There is small potential risk in having foreign states holding U.S. debt. If, for example, China were to dump its U.S. debt holdings on the world market, the value of the dollar would fall and U.S. consumers would experience inflation in the price of imported goods. And that would mean that they would buy fewer Chinese-made goods as well, hurting China along with the U.S. For better or worse, the U.S. and Chinese economies are currently joined at the wallet if not the hip.

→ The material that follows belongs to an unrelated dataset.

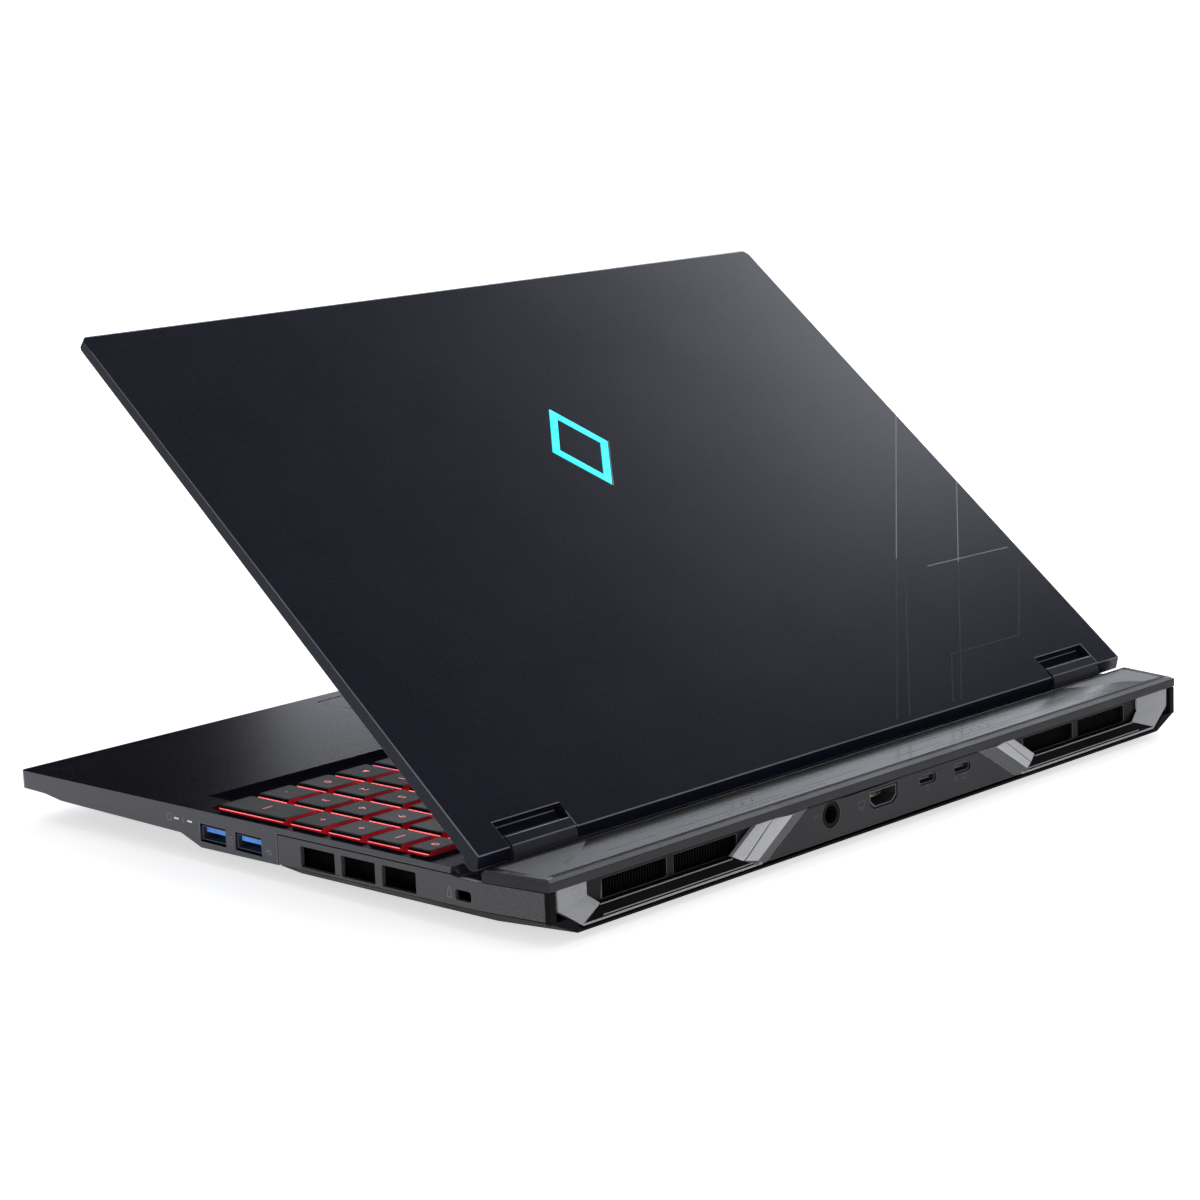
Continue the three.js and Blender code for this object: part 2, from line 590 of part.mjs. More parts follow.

What is likely to happen with the U.S. deficit? Most U.S. states by law must balance their budgets, and so they have tried various methods to restrain spending. However, items such as sunset laws and line-item vetoes also have proved incapable of reining in spending. A line-item veto allows an executive the ability to strike only part of a bill as opposed to the whole thing. States where governors have line-item vetoes do not have budgets noticeably more in balance than do states without. Sunset laws require legislatures to reauthorize state agencies, or they go the way of the sunset. But sunset laws typically haven’t been effective at ending the lives of government agencies, which tend to find new reasons to exist once their original tasks are complete. Congress went so far as to give the president a line-item veto in 1996, but the Supreme Court invalidated it as an unconstitutional delegation of budgetary power to the executive branch. In 1985, the Gramm-Rudman Act, named for its two authors, was to pare down non-essential spending when Congress failed to balance the budget. However this was voided by the courts because it gave executive power to the Congressional Budget Office, which is simply a tool of Congress.
Rest assured that the deficit dilemma will not persist forever. American politics look like this: There’s a lot of posturing, particularly in election years, and then the problem gets serious enough that Democrats and Republicans come to some kind of compromise, so that between growth, taxes and spending restraint, the budget is balanced again. The simple answer then becomes using the resulting budget surplus to buy back and retire the debt, at least to a more manageable level. And sometimes that looks like the harder task.